How Do I Improve People Skills Quickly?

Easy. For one, start by actively listening, offering non-verbal acknowledgement of engagement.

Smile and use people’s names in conversation (not too much, though, it can be off-putting if names are repeated too frequently).

Ask insightful questions and not humdrum, forgettable ones; match someone’s energy. Don’t interrupt people when they’re speaking or look or glance at your phone. These are just a few ways to improve your people skills.

Are People Skills the Same as Emotional Intelligence?

Not exactly, although people skills and emotional intelligence do overlap. People skills are the outward behaviours you use to interact effectively with others.

As previously mentioned, these include communication, active listening, conflict resolution, reading social cues, building rapport, and teamwork. Emotional intelligence is, perhaps, best described as how well you manage situations with others.

It’s the ability to read, understand and manage both your and others’ emotions.

These include self-awareness and regulation (knowing what you feel, why and managing impulses), empathy (understanding how other people feel), motivation (your internal drive) and social skills (successfully interacting with other people).

Final Thoughts

People skills will matter more than ever in 2026.

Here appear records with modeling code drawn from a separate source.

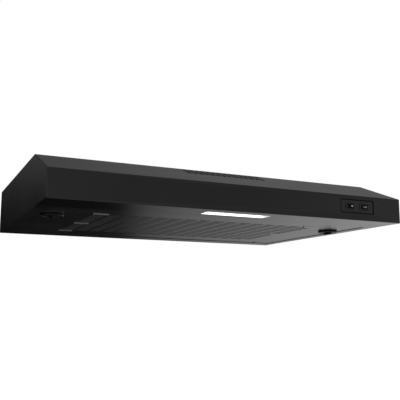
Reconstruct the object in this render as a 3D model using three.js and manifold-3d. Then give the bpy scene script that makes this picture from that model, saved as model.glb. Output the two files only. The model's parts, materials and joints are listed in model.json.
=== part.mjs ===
// Under-cabinet range hood, 30 inch class, black painted sheet steel, convertible
// between ducted and recirculating use. Millimetres. +Z up, -Y is the front.
// Origin: on the top face that meets the cabinet, at the middle of that flat face.

import * as THREE from 'three';
import { mergeVertices } from 'three/addons/utils/BufferGeometryUtils.js';
import Module from 'manifold-3d';

const wasm = await Module();
wasm.setup();

// ---------------------------------------------------------------- driving sizes

const hoodWidth = 760;
const hoodDepth = 558;
const hoodHeight = 101.6;
const fasciaHeight = 52.5;
const slopeDepth = 124;

const sheet = 1.0; // outer panels
const gap = 0.3; // between pieces that touch
const arcSteps = 4;

// underside frame
const lampStripDepth = 90; // fixed strip behind the fascia that carries the lamp
const stripLip = 8;
const sideFlange = 23;
const sideLip = 5;
const rearFlange = 48;
const rearLip = 4;
const rearTopFlange = 8;
const cornerNotch = 2; // between the side flanges and the rear flange

// filter panel, recessed in that frame and hinged along its rear edge
const panelRecess = 1;
const panelGap = 1.5;
const panelRearGap = 5; // in front of the rear flange
const panelFrontLip = 7;
const panelRearLip = 4;
const hingeRise = 7; // hinge line above the panel's top face
const hingeInset = 5; // hinge line in front of the panel's rear edge
const hingeSpan = 300; // tabs, each side of the middle
const hingeTab = 2;
const hingePinRadius = 2;
const hingePlate = 2;

// grille of 16 columns
const grilleColumns = 16;
const columnPitch = 32.3;
const columnWidth = 26;
const grilleRows = 6;
const rowBar = 5;
const grilleFrontMargin = 56; // plain metal in front of the grille
const grilleRearMargin = 63.5; // and behind it

// filters that lie on the panel
const filterMargin = 3; // past the grille
const filterRim = 6;
const meshThickness = 6.6;
const charcoalThickness = 5;
const clipSheet = 1.2;
const clipLength = 20;

// quarter-turn latches
const latchInset = 50; // from the hood's side to the knob's axis
const latchFromFront = 190;
const knobRadius = 22.5;
const knobThickness = 4;
const gripWidth = 9;
const gripLength = 25;
const gripDrop = 3.9;
const latchShaftRadius = 4;
const tongueThickness = 2;
const tongueWidth = 14;
const tongueOverlap = 8; // over the side flange when the latch is turned

// vent slots in the slope
const ventCount = 14; // in each of two rows
const ventPitch = 12.87;
const ventSlotLength = 21;
const ventSlotWidth = 8;
const ventRowPitch = 22.5;
const ventFromTop = 30.5; // down the slope to the middle of both rows

// lamp window and lamp
const lampWindowWidth = 145;
const lampWindowDepth = 38;
const lampWindowFromFront = 25;
const lensRim = 2.5;
const lensDepth = 4.7;
const lensThickness = 1.5;
const lampHousingHeight = 20.7;
const lampHousingWall = 1.5;
const boardThickness = 1.6;
const driverSize = new THREE.Vector3(80, 30, 20);

// switches on the fascia
const switchPlateWidth = 82.4;
const switchPlateHeight = 24.9;
const switchPlateGroove = 2.3; // open all round the plate's face
const switchPlateInset = 115.25; // from the hood's right side to the plate's middle
const switchPlateZ = 29.15; // above the underside
const switchSpacing = 36.5;
const switchFrameWidth = 23.4;
const switchFrameHeight = 14.4;
const switchBodyDepth = 24;
const rockerWidth = 14.6;
const rockerHeight = 9.4;
const rockerTilt = THREE.MathUtils.degToRad(7);

// duct collar for 3 1/4 x 10 inch duct, and its damper
const ductWidth = 254;
const ductDepth = 82.6;
const collarWall = 1.2;
const collarRise = 28;
const collarFlange = 13;
const ductFromBack = 20;
const damperHeight = 9; // hinge line above the cabinet face
const damperPinRadius = 1.5;

// blower
const blowerAxisFromFront = 290;
const blowerHeight = 66;
const blowerWall = 1.2;
const impellerRadius = 85;
const impellerBladeDepth = 13;
const bladeCount = 24;
const scrollClearance = 10;
const scrollGrowth = 30;
const inletRadius = 74;
const motorRadius = 40;
const shaftRadius = 4;

// electrics
const wiringBoxSize = new THREE.Vector3(110, 85, 45);
const wiringBoxFromMiddle = 245;
const glandRadius = 11;
const cableRadius = 6;
const capacitorRadius = 15;
const capacitorLength = 55;
const capacitorFromMiddle = -207;

// ---------------------------------------------------------------- derived places

const right = hoodWidth / 2;
const frontY = -(hoodDepth + slopeDepth) / 2;
const backY = frontY + hoodDepth;
const underZ = -hoodHeight;
const liningZ = -sheet - gap; // just under the top sheet
const slopeAngle = Math.atan2(hoodHeight - fasciaHeight, slopeDepth);
const slopeLength = Math.hypot(hoodHeight - fasciaHeight, slopeDepth);

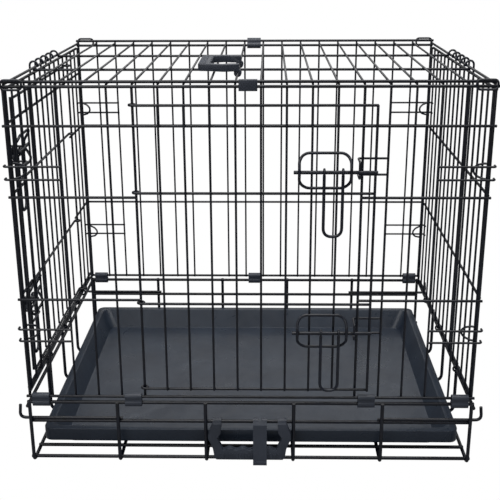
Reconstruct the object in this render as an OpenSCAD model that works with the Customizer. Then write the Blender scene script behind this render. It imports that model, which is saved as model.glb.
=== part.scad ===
// Folding wire dog crate: a deep wire base with a drop-in pan, two long panels, two end panels,
// a lid, a door in the front and a door in the left end, each door with two slide bolts.
// X runs along the crate, the front with the large door faces -Y, Z is up from the ground.
// Every welded panel is wires that bite a little into each other where they cross.

/* [Crate] */
// Length of the crate between the outsides of its corner wires
crate_length = 610; // [540:5:760]
// Depth of the crate between its front and back panel wires
crate_depth = 475; // [400:5:560]
// Height of the front panel's top wire above the ground
crate_height = 525; // [480:5:620]
// Height of the base's top wire above the ground
base_height = 92; // [84:1:104]

/* [Wire] */
// Diameter of the upright panel wires
upright_d = 3; // [2.4:0.1:3.4]
// Diameter of the level panel wires
level_d = 3.6; // [3:0.1:4]
// Diameter of the wires round a panel's edge
edge_d = 4; // [3.4:0.1:4.2]
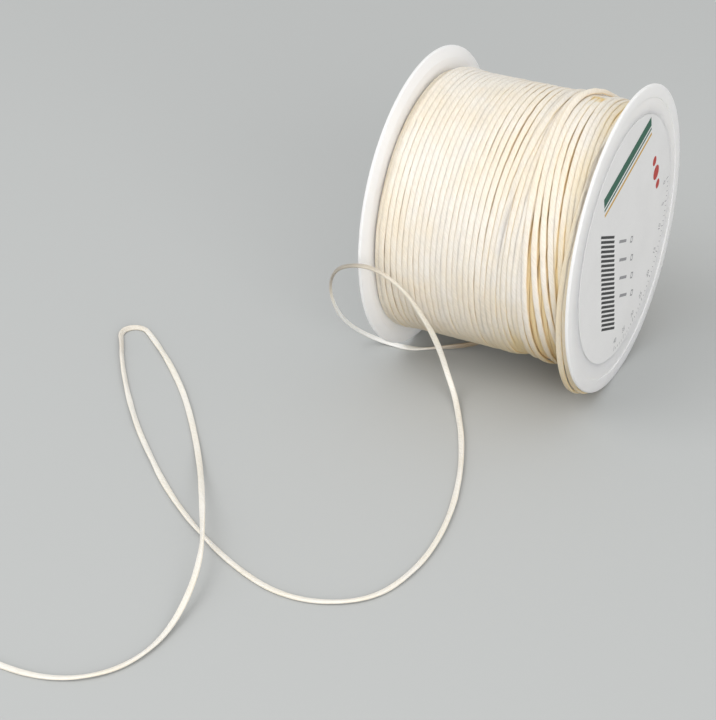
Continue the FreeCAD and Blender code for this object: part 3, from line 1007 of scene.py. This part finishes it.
@dataclass
class Winding:
    """The cord on the spool: hidden layers, the neat turns at the rear and the loose ones.

    The under turns' pitch, places and lift and both wanders are in millimetres, and roll is in
    degrees. Each "every" is how far apart the cord's rolls and widths change.
    """

    finish: CordFinish = CordFinish("wound_cord", Depth.WOUND)
    seed: int = 11
    sides: int = 12
    ring_step: float = 0.7 * MM
    drum_steps: int = 120
    rib_height: float = 0.3 * MM
    rib_points: int = 4
    weld: float = 0.002 * MM
    under_sides: int = 8
    under_step: float = 1.4 * MM
    under_pitch: float = 1.75
    under_first: float = -29.2
    under_last: float = 29.2
    under_lift: float = -0.75
    under_wander: float = 0.1
    wander: float = 0.08
    roll: float = 10.0
    roll_every: tuple = (11 * MM, 3.5 * MM)
    swell: float = 1.03
    narrowing: float = 0.045
    narrowing_every: float = 9 * MM
    lumps: float = 0.075
    lumps_every: float = 2.4 * MM
    exit_point: Vector = field(default_factory=lambda: Vector(FREE_ROUTE[0]) * MM)

    def build(self) -> list[bpy.types.Object]:
        """Builds every piece of the winding.

        Returns:
            The new pieces.
        """
        material = self.finish.material()
        drum = fit_out(self._drum(), material, ("inner_winding",))
        under = fit_out(self._under_turns(), material)
        rear = fit_out(self._rear_turns(), material, ("rear_turns",))
        loose, front = self._front_turns()
        fit_out(loose, material, ("front_turns",))
        fit_out(front, material, ("front_turns",))
        return [drum, under, rear, loose, front]

    def _drum(self) -> bpy.types.Object:
        """Spins the hidden layers' ribbed outline round the axis, one rib for each turn.

        Returns:
            The new object.
        """
        ribs = round((DRUM_HIGH.x - DRUM_LOW.x) / (self.under_pitch * MM))
        count = self.rib_points * ribs + 1
        places = np.linspace(DRUM_LOW.x, DRUM_HIGH.x, count)
        waves = self.rib_height * np.abs(np.sin(np.linspace(0, math.pi * ribs, count)))
        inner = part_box("core_tube")[1].z - AXIS_HEIGHT
        low = DRUM_RADIUS - self.rib_height
        outline = [(place, low + wave) for place, wave in zip(places, waves)]
        outline = [(DRUM_LOW.x, inner)] + outline + [(DRUM_HIGH.x, inner)]
        mesh = bpy.data.meshes.new("inner_layers")
        mesh.from_pydata([(x, 0.0, AXIS_HEIGHT + r) for x, r in outline],
                         [(i, (i + 1) % len(outline)) for i in range(len(outline))], [])
        piece = put("inner_layers", mesh)
        take(piece)
        bpy.ops.object.mode_set(mode="EDIT")
        bpy.ops.mesh.select_all(action="SELECT")
        bpy.ops.mesh.spin(steps=self.drum_steps, angle=TURN, center=(0.0, 0.0, AXIS_HEIGHT),
                          axis=(1.0, 0.0, 0.0))
        bpy.ops.mesh.select_all(action="SELECT")
        bpy.ops.mesh.remove_doubles(threshold=self.weld)
        bpy.ops.mesh.normals_make_consistent(inside=False)
        bpy.ops.uv.smart_project()
        bpy.ops.object.mode_set(mode="OBJECT")
        piece.data.uv_layers[0].name = "strand"
        bpy.ops.object.shade_smooth()
        return piece

    def _line(self, knots: list[tuple[float, float, float]], wander: float) -> np.ndarray:
        """Reads the line of a run of turns.

        Args:
            knots: (angle, place, lift) in degrees and millimetres, the angle always growing.
            wander: How far the turns stray sideways, in millimetres.

        Returns:
            The points of the smooth line.
        """
        angles, places, lifts = (np.array(column) for column in zip(*knots))
        steps = round((angles[-1] - angles[0]) / STEP_ANGLE)
        wanted = np.linspace(angles[0], angles[-1], steps + 1)
        chance = random.Random(self.seed)
        route = []
        for angle in wanted:
            place = np.interp(angle, angles, places) + chance.uniform(-wander, wander)
            lift = np.interp(angle, angles, lifts) + chance.uniform(-wander, wander) / 2
            radius = (LAYER_RADIUS + lift * MM) / CORNER_SHARE
            route.append(on_drum(angle, place * MM, radius))
        return read_route(route, round(math.radians(STEP_ANGLE) * LAYER_RADIUS / self.ring_step))

    def _lay(self, name: str, line: np.ndarray, sides: int, start: float = 0.0,
             rolls: tuple[tuple[float, float], ...] = ((0.0, 0.0),)) -> bpy.types.Object:
        """Lays wound cord along a line, its flat side outwards, with small rolls and narrowings.

        Args:
            name: The new object's name.
            line: The centreline.
            sides: Corners of one section.
            start: Length of cord before the line's start.
            rolls: Larger rolls, as (angle, degrees), with the angle counted on from the start.

        Returns:
            The new object.
        """
        chance = random.Random(f"{self.seed} {name}")
        lengths = lengths_along(line)
        out = away_from_axis(line)
        angles = np.degrees(np.unwrap(np.arctan2(-line[:, 1], AXIS_HEIGHT - line[:, 2])))
        slow, quick = self.roll_every
        roll = np.radians(drift(lengths, slow, self.roll, chance)
                          + drift(lengths, quick, self.roll, chance)
                          + np.interp(angles, *zip(*rolls)))
        side = np.broadcast_to(np.array((1.0, 0.0, 0.0)), line.shape)
        flat_side = np.cos(roll)[:, None] * out + np.sin(roll)[:, None] * side
        spread = self.swell + (drift(lengths, self.narrowing_every, self.narrowing, chance)
                               + drift(lengths, self.lumps_every, self.lumps, chance))
        return CORD.tube(name, line, flat_side, sides, start, spread)

    def _under_turns(self) -> bpy.types.Object:
        """Lays the turns that show through the gaps of the outer layer.

        Returns:
            The new object.
        """
        turns = (self.under_last - self.under_first) / self.under_pitch
        knots = [(0.0, self.under_first, self.under_lift),
                 (360.0 * turns, self.under_last, self.under_lift)]
        line = evenly(self._line(knots, self.under_wander), self.under_step)
        return self._lay("under_turns", line, self.under_sides)

    def _rear_turns(self) -> bpy.types.Object:
        """Lays the neat turns, from the rear flange until they dive under the front ones.

        Returns:
            The new object.
        """
        knots = list(REAR_START)
        for turn, neat in enumerate(REAR_TURNS):
            knots += neat.knots(turn)
        angle, place, _ = knots[-1]
        knots += [(angle + on, place + across, lift) for on, across, lift in REAR_END]
        return self._lay("neat_turns", self._line(knots, self.wander), self.sides)

    def _front_turns(self) -> tuple[bpy.types.Object, bpy.types.Object]:
        """Lays the loose turns and the straighter ones beside them, up to the loose end.

        Returns:
            The loose turns near the front flange, and the rest.
        """
        knots = list(LOOSE_START)
        for turn, laid in enumerate(LOOSE_TURNS + FRONT_NEAT_TURNS):
            knots += laid.knots(turn)
        exit_angle = math.degrees(math.atan2(-self.exit_point.y, AXIS_HEIGHT - self.exit_point.z))
        exit_reach = math.hypot(self.exit_point.y, AXIS_HEIGHT - self.exit_point.z)
        last = exit_angle + 360.0 * (len(LOOSE_TURNS) + len(FRONT_NEAT_TURNS))
        knots.append((last, self.exit_point.x / MM, (exit_reach - LAYER_RADIUS) / MM))
        line = self._line(knots, self.wander)
        line[-1] = self.exit_point
        cut = len(line) // 2
        before = lengths_along(line[:cut + 1])[-1]
        return (self._lay("loose_turns", line[:cut + 1], self.sides, rolls=LOOSE_ROLLS),
                self._lay("front_neat_turns", line[cut:], self.sides, before))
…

Remote and hybrid working environments don’t seem to be going anywhere anytime soon.

Quite the contrary. But that doesn’t mean that everything will be automated. Organisations that can leverage people skills in the workplace, while adapting to a remote and hybrid environment, will have the edge over the competition. In short, people skills matter.

Developing people skills isn’t optional. It’s essential.

Without people skills, the core element of any organisation simply cannot thrive. Despite all the talk of automation, AI, digital platforms, and the benefits they bring, people skills will always be central to operational success.

From knowing the 12 essential people skills to understanding the 15 practical tips to developing these skills in the workplace, having a practical guide will give you an edge on the competition.